3) Ideologi patriakhi yang melahirkan subordinasi perempuan
4) Ketergantungan Indonesia pada Negara donor, globalisasi maupun konflik yang berkepanjangan.
Tidak jauh dari akibat permasalahan di atas, kondisi tertinggal yang dialami oleh sebagian wilayah Indonesia merupakan realitas yang kita hadapi, apakah dengan kekayaan alam yang mereka miliki masih memungkinkan mereka bertahan, berubah atau dalam kondisi yang semakin terpuruk?. Ada banyak alternative yang bisa dilakukan. Lebih khusus dalam upaya peningkatan kapasitas ekonomi merekaperempuan selalu menjadi “obyek”, karena perempuanlah yang dianggap fleksibel untuk melakukan fungsifungsi pengelolaan. Tetapi harus dipahami bahwa perempuan telah dalam posisi yang marginal. Oleh karenanya upaya pengembangan ekonomi tidak boleh menjadi upaya eksploitasi, tetapi sebaliknya menjadi alat penguatan, dengan ASPPUK memberikan gambaran bahwa Usaha Kecil-Mikro mampu menjadi pintu masuk dan media Penguatan Perempuan setidaknya yang terjadi di 64 kabupaten di Indonesia, di mana partner ASPPUK bekerja.
2. Industri Kecil
Pengertian industri kecil sampai saat ini belum terdapat kesepakatan di kalangan para ahli maupun lembaga-lembaga yang terkait. Namun ada beberapa kriteria yang bisa digunakan sebagai acuan untuk mendapatkan gambaran mengenai industri kecil. Berdasarkan Surat Keputusan Menteri Perindustrian Nomor: 133/M/SK/8?1979, industri kecil dibagi dalam 4 (empat) golongan, yaitu:
1. Industri kecil yang mempunyai kaitan erat dengan industri menengah dan industri besar:
a. Industri yang menghasilkan barang-barang yang diperlukan oleh industri menengah dan besar.

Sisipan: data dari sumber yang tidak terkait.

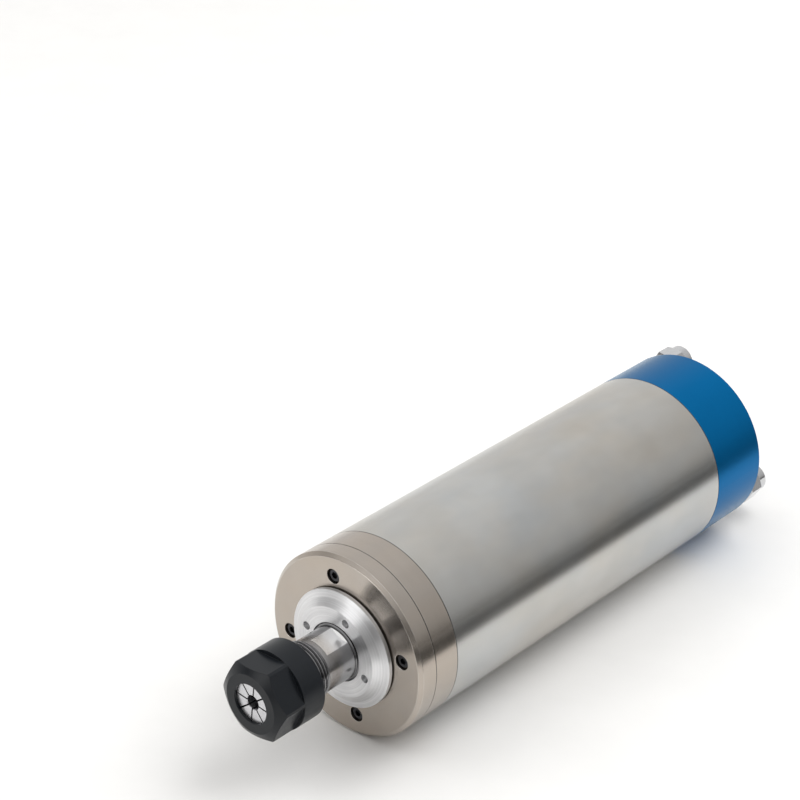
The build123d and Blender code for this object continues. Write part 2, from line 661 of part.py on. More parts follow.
def bearing_cage(size, start):
    """Cage ring with a square window for each ball."""
    half = size.width * CAGE_WIDTH_SHARE / 2
    middle = start + size.width / 2
    cage = ring(
        size.pitch_r - size.land + CAGE_GAP, size.pitch_r + size.land - CAGE_GAP, middle - half, middle + half
    )
    opening = 2 * (size.ball_r + POCKET_GAP)
    pocket = Box(size.land * 4, opening, opening)
    for angle in circle_of(size.balls, 0):
        cage -= Pos(0, middle, 0) * Rot(0, -angle, 0) * Pos(size.pitch_r, 0, 0) * pocket
    return cage


def bearing_nodes(prefix, size, start, flipped):
    """The four nodes of one bearing."""
    return {
        prefix + "_outer_ring": bearing_ring(size, False, start, flipped),
        prefix + "_inner_ring": bearing_ring(size, True, start, flipped),
        prefix + "_balls": bearing_balls(size, start),
        prefix + "_cage": bearing_cage(size, start),
    }


def spacers():
    """Inner and outer spacer rings between the two front bearings."""
    start = BEARING_1 + FRONT_BEARING.width
    pitch_r = FRONT_BEARING.pitch_r
    land = FRONT_BEARING.land
    inner = ring(FRONT_BEARING.bore_r + SEAT_GAP, pitch_r - land - SPACER_STEP, start, BEARING_2)
    outer = ring(pitch_r + land + SPACER_STEP, FRONT_BEARING.outer_r, start, BEARING_2)
    return inner, outer


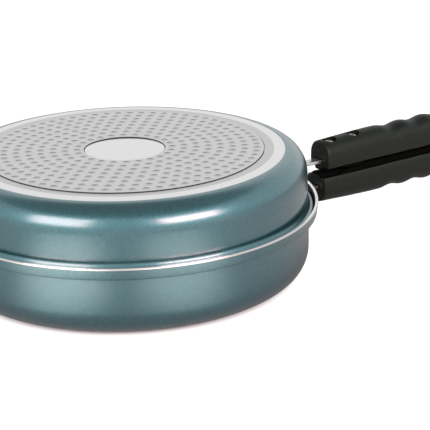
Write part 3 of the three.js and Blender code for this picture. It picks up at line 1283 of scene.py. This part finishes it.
@dataclass
class HandleBracket:
    """Steel bracket: a plate curved to the wall and a flat tang that runs into the handle."""

    half: Half
    plate_thickness: float = 2.5 * MM
    plate_width: float = 42 * MM
    plate_height: float = 11.5 * MM
    plate_corner: float = 3 * MM
    plate_steps: int = 11
    corner_segments: int = 5
    edge_round: float = 0.4 * MM
    edge_segments: int = 2
    tang_width: float = 7 * MM
    tang_thickness: float = 2.2 * MM
    tang_sink: float = 0.5 * MM
    crank_start: float = 16 * MM
    crank_run: float = 13 * MM
    crank_round: float = 5 * MM

    def inner_radius(self) -> float:
        """Radius of the plate's inner face."""
        return self.half.wall_radius() + SEAT_GAP

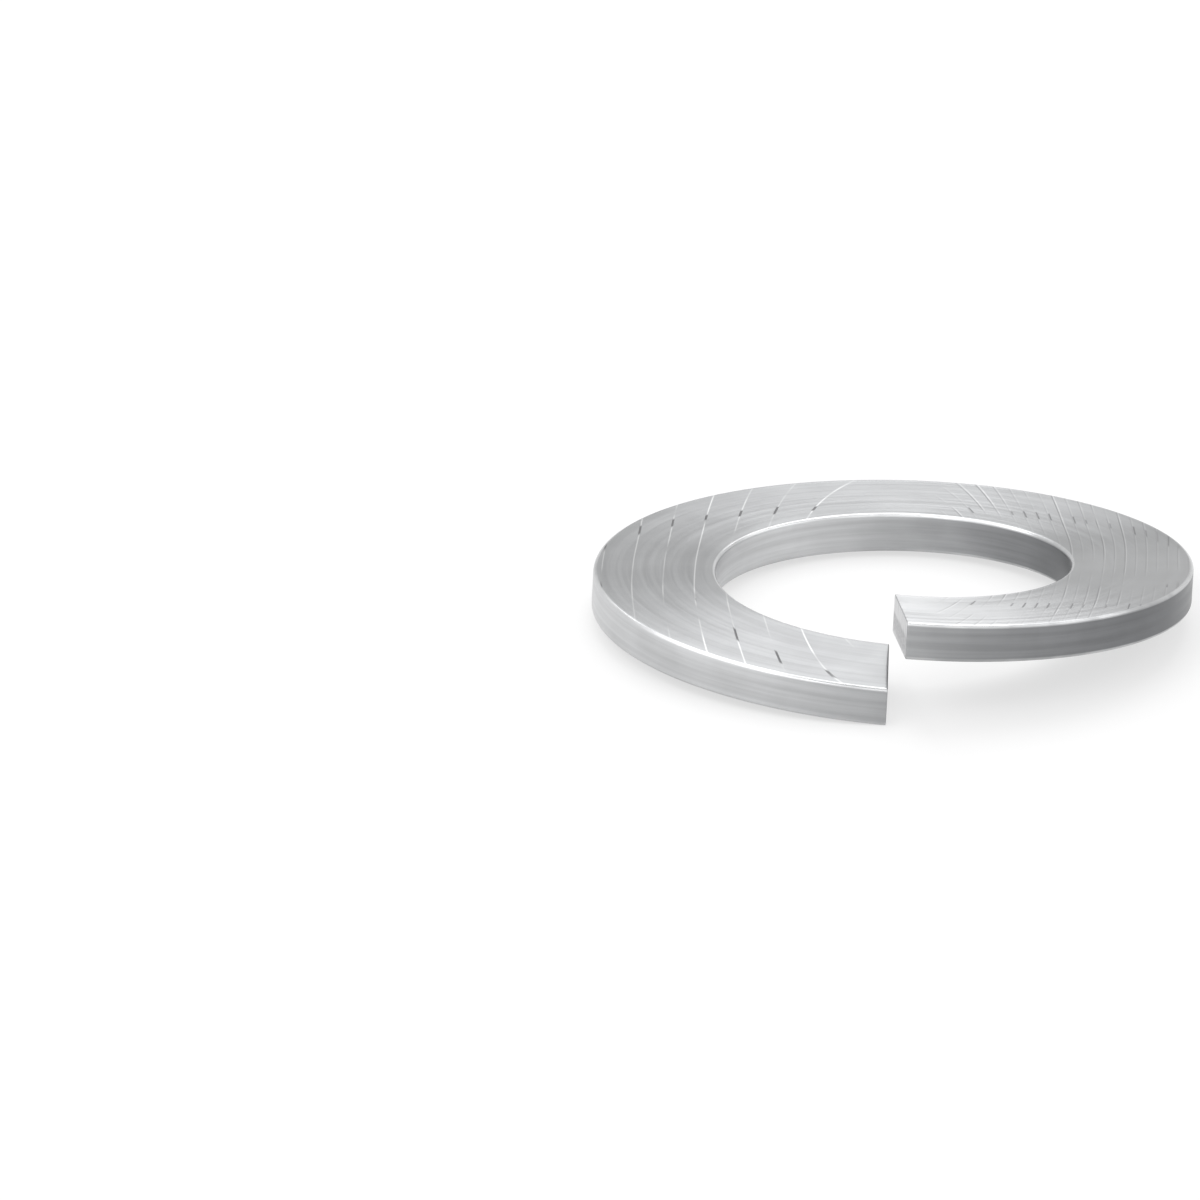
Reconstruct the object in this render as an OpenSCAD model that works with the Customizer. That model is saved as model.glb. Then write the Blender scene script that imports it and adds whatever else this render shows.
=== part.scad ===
// Spring lock washer: one left-hand turn of flat wire, cut through at the front,
// with its two ends sprung apart along the axis of the bolt hole.
// The hole's axis is +Z, the split faces -Y, and the low end touches Z = 0.

/* [Wire] */
// Width of the wire, from the hole to the rim
wire_w = 5.6; // [3:0.1:8]
// Thickness of the wire at the middle of its width
wire_t = 1.8; // [1.2:0.1:4]
// How much thicker the wire is at the hole than at the rim, from coiling
keystone = 0.06; // [0:0.02:0.2]
// Radius on the four long edges of the wire
edge_r = 0.18; // [0.08:0.02:0.3]

/* [Coil] */
// Diameter of the bolt hole
bore_d = 16.2; // [12:0.1:24]
// Height that the coil climbs from its low end to its high end
rise = 2.8; // [0:0.1:6]
// Angle by which the faces lean at the two ends, which spreads the rim further than the hole
end_lean = 4.4; // [0:0.2:8]

/* [Split] */
// Distance of the low end's cut from the plane through the hole's axis
cut_x = 0.08; // [0:0.02:2]
// Width of the split at the hole
split_w = 0.12; // [0.06:0.02:2]
// Angle by which the high end's cut opens the split towards the rim
split_flare = 6.2; // [0:0.2:15]

/* [Resolution] */
// Flat steps along the turn on the top and bottom faces
turn_steps = 144; // [120:1:180]
// Flat steps across each rounded edge
edge_steps = 3; // [1:1:3]

/* [Hidden] */
bore_r = bore_d / 2;
rim_r = bore_r + wire_w;
mean_r = bore_r + wire_w / 2;
bore_t = wire_t + keystone / 2;
rim_t = wire_t - keystone / 2;
// The swept wire stands this far past the bore and the rim, and the round walls trim it
trim = 0.02;
// The cutting shapes reach this far past the washer
past = 1;
round_fn = 180;
// Height of the wire's middle at the low end, where the lower rim edge touches Z = 0
low_z = rim_t / 2 + (wire_w / 2 - edge_r) * tan(end_lean);
// Height of the highest point, the upper rim edge at the high end
free_h = 2 * low_z + rise;
// X of the high end's cut where it leaves the hole
high_x = split_w - cut_x;

// Points of one rounded edge of the wire, round a centre at (r, z), starting at angle a
function corner(r, z, a) = [
    for (k = [0 : edge_steps])
        let (turn = a + 90 * k / edge_steps)
        [r + edge_r * cos(turn), z + edge_r * sin(turn)]
];

// The wire's section as [radius, height from its middle], from the lower edge at the hole
section = concat(
    corner(bore_r - trim + edge_r, edge_r - bore_t / 2, 180),
    corner(rim_r + trim - edge_r, edge_r - rim_t / 2, 270),
    corner(rim_r + trim - edge_r, rim_t / 2 - edge_r, 0),
    corner(bore_r - trim + edge_r, bore_t / 2 - edge_r, 90)
);

// Turn from the front, clockwise as seen from above, at which each end crosses radius r
function low_turn(r) = asin(cut_x / r);
function high_turn(r) = 360 - asin(high_x / r);

// Point p of the section, carried the share s of the way from the low end to the high end
function wire_point(s, p) =
    let (
        r = p[0],
        turn = low_turn(r) + s * (high_turn(r) - low_turn(r)),
        lean = (2 * s - 1) * tan(end_lean)
    )
    [-r * sin(turn), -r * cos(turn), low_z + s * rise + (r - mean_r) * lean + p[1]];

module swept_wire() {
    m = len(section);
    points = [for (i = [0 : turn_steps], p = section) wire_point(i / turn_steps, p)];
    sides = [
        for (i = [0 : turn_steps - 1], j = [0 : m - 1])
            let (a = i * m + j, b = i * m + (j + 1) % m)
            each [[a, b + m, b], [a, a + m, b + m]]
    ];
    low_end = [for (j = [0 : m - 1]) j];
    high_end = [for (j = [m - 1 : -1 : 0]) turn_steps * m + j];
    polyhedron(points = points, faces = concat(sides, [low_end, high_end]));
}

module rim() {
    translate([0, 0, -past])
        cylinder(r = rim_r, h = free_h + 2 * past, $fn = round_fn);
}

module bolt_hole() {
    translate([0, 0, -2 * past])
        cylinder(r = bore_r, h = free_h + 4 * past, $fn = round_fn);
}

// Wedge that slants the high end's cut, from the hole's edge to past the rim
module flare() {
    hole_y = sqrt(bore_r ^ 2 - high_x ^ 2) - trim;
    out_y = rim_r + past;
    out_x = high_x + (out_y - hole_y) * tan(split_flare);
    split_x = high_x - split_w / 2;
    translate([0, 0, -past])
        linear_extrude(height = free_h + 2 * past)
            polygon([[split_x, -hole_y], [split_x, -out_y], [out_x, -out_y], [high_x, -hole_y]]);
}

module lock_washer() {
    color("silver")
        difference() {
            intersection() {
                rim();
                swept_wire();
            }
            bolt_hole();
            flare();
        }
}

lock_washer();
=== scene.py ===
import bpy
import bmesh
from math import asin, atan2, cos, hypot, pi, radians, sin, sqrt, tan
from mathutils import Matrix, Vector, noise
from mathutils.bvhtree import BVHTree


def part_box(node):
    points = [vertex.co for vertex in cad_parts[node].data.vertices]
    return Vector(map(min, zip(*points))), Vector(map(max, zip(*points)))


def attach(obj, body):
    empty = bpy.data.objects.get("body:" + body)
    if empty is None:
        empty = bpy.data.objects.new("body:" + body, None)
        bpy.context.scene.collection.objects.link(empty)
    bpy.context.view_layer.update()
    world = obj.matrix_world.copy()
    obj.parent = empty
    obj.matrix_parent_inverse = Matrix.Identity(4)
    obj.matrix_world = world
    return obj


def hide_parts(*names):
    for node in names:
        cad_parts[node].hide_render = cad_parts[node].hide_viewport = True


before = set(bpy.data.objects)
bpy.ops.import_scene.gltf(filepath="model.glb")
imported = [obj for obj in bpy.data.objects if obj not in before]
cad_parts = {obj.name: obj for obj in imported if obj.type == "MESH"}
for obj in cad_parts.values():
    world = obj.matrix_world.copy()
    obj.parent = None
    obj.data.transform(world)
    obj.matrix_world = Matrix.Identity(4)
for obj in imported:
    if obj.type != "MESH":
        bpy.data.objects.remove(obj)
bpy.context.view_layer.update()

# The washer's sizes, in metres, as the frame holds them
MM = 0.001
WIRE_W = 5.6 * MM
WIRE_T = 1.8 * MM
KEYSTONE = 0.06 * MM
EDGE_R = 0.18 * MM
RISE = 2.8 * MM
END_LEAN = radians(4.4)
CUT_X = 0.08 * MM
SPLIT_W = 0.12 * MM
SPLIT_FLARE = radians(6.2)

low_corner, high_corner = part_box("lock_washer")
RIM_R = (high_corner[0] - low_corner[0]) / 2
BORE_R = RIM_R - WIRE_W
MEAN_R = RIM_R - WIRE_W / 2
RIM_T = WIRE_T - KEYSTONE / 2
LOW_Z = RIM_T / 2 + (WIRE_W / 2 - EDGE_R) * tan(END_LEAN)

# How finely the washer is meshed
TURN_STEPS = 540
EDGE_STEPS = 6
FACE_STEPS = 30
WALL_STEPS = 10
BREAK_STEPS = 3

# The sheared ends: the broken edge round each cut, and the torn part of its face
BREAK_R = 0.05 * MM
BLADE_SHARE = 0.4
TEAR_DEPTH = 0.05 * MM
TEAR_SIZE = 0.5 * MM
TEAR_WANDER = 0.06
TEAR_FADE = 0.12

# The grain of the steel and where a painted highlight lies: the depth of its relief, and the rest in
# millimetres
RELIEF = 0.012 * MM
# Where along the wire, in millimetres, the flat faces get a painted highlight toward the high end
HIGH_END_HIGHLIGHT_MM = (48.0, 70.0)
STREAKS_PER_MM = (0.07, 3.0, 1.0)
SHEARS_PER_MM = (7.0, 7.0, 0.6)
MOTTLES_PER_MM = 0.35
GRAINS_PER_MM = 5.0
CUT_GRAINS_PER_MM = 8.0

# The hairlines, bowed round the hole: how flat their bow is, and their sizes in millimetres
HAIR_BOW = 0.1
HAIR_PHASE = -0.27
LEFT_HAIR_W = 0.05
RIGHT_HAIR_W = 0.042
DARK_HAIR_OFF = 0.063
LEFT_HAIRS_PER_MM = 0.7
RIGHT_HAIRS_PER_MM = 2.0
HAIR_START_X = 1.5
SWAY = 0.5
SWAYS_PER_MM = 0.12
BREAKS_PER_MM = 0.3
RIGHT_HAIR_STRENGTH = 0.5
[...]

b. Industri kecil yang membutuhkan produk-produk dari industri menengah dan besar.
c. Industri kecil yang memerlukan bahan-bahan limbah dari industri menengah dan besar.
2. Industri yang berdiri sendiri, yaitu industri yang langsung menghasilkan barang-barang untuk konsumen. Industri ini tidak mempunyai kaitan dengan industri lain.
3. Industri yang menghasilkan barang-barang seni.
4. Industri yang mepunyai pasaran lokal dan bersifat pedesaan.
Menurut Biro Pusat Statistik, besar kecilnya industri dapat ditentukan atas dasar kriteria jumlah tenaga kerja. Kriteria industri berdasarkan pemakaian jumlah tenaga kerja adalah sebagai berikut:
1. Industri besar adalah industri yang mempergunakan tenaga kerja 100 orang atau lebih.
2. Industri sedang adalah industri yang mempekerjakan tenaga kerja antara 20-99 orang.
3. Industri kecil adalah industri yang mempergunakan tenaga kerja 5-19 orang.
4. Industri rumah tangga adalah industri yang mempergunakan tenaga kurang dari 5 orang.
Jenis industri kecil jumlahnya cukup banyak, untuk menyederhanakan sebagai upaya pembinaan dikolompokkan ke dalam sentra-sntra industri kecil yaitu sentra industri pangan, sentra industri sedang dan kulit, sentra kimia dan bahan bangunan, sentra industri kerajinan dan umum, serta sentra industri logam.
Karakteristik-karakteristik industri kecil dan kerajinan menurut Cahyono dan Adi (1983) adalah:
1. Semangat kebabasan yang tinggi.
2. Semangat berusaha yang kuat.
3. Keseimbangan dominasi antara pengaruh pertimbangan-pertimbangan pribadi dan keluarga dengan pengaruh pertimbangan profesional.
4. Pengaruh faktor ketidaksengajaan yang lebih kuat dari pada pengaruh faktor rencana.
5. Keseksamaan dalam menggunakan waktu.
6. Pendidikan formal yang terbatas.
7. Harapan akan jangkauan hasil-hasil yang konkrit dan cepat.
Menurut Lempelius dan Thorne (1976: 74-84) mengemukakan masalah-masalah yang dihadapi industri kecil antara lain:
1. Sikap pasif dan bahkan menjahui persaingan.
2. Orientasi usahanya hanya sekedar untuk mendapatkan penghasilan tambahan.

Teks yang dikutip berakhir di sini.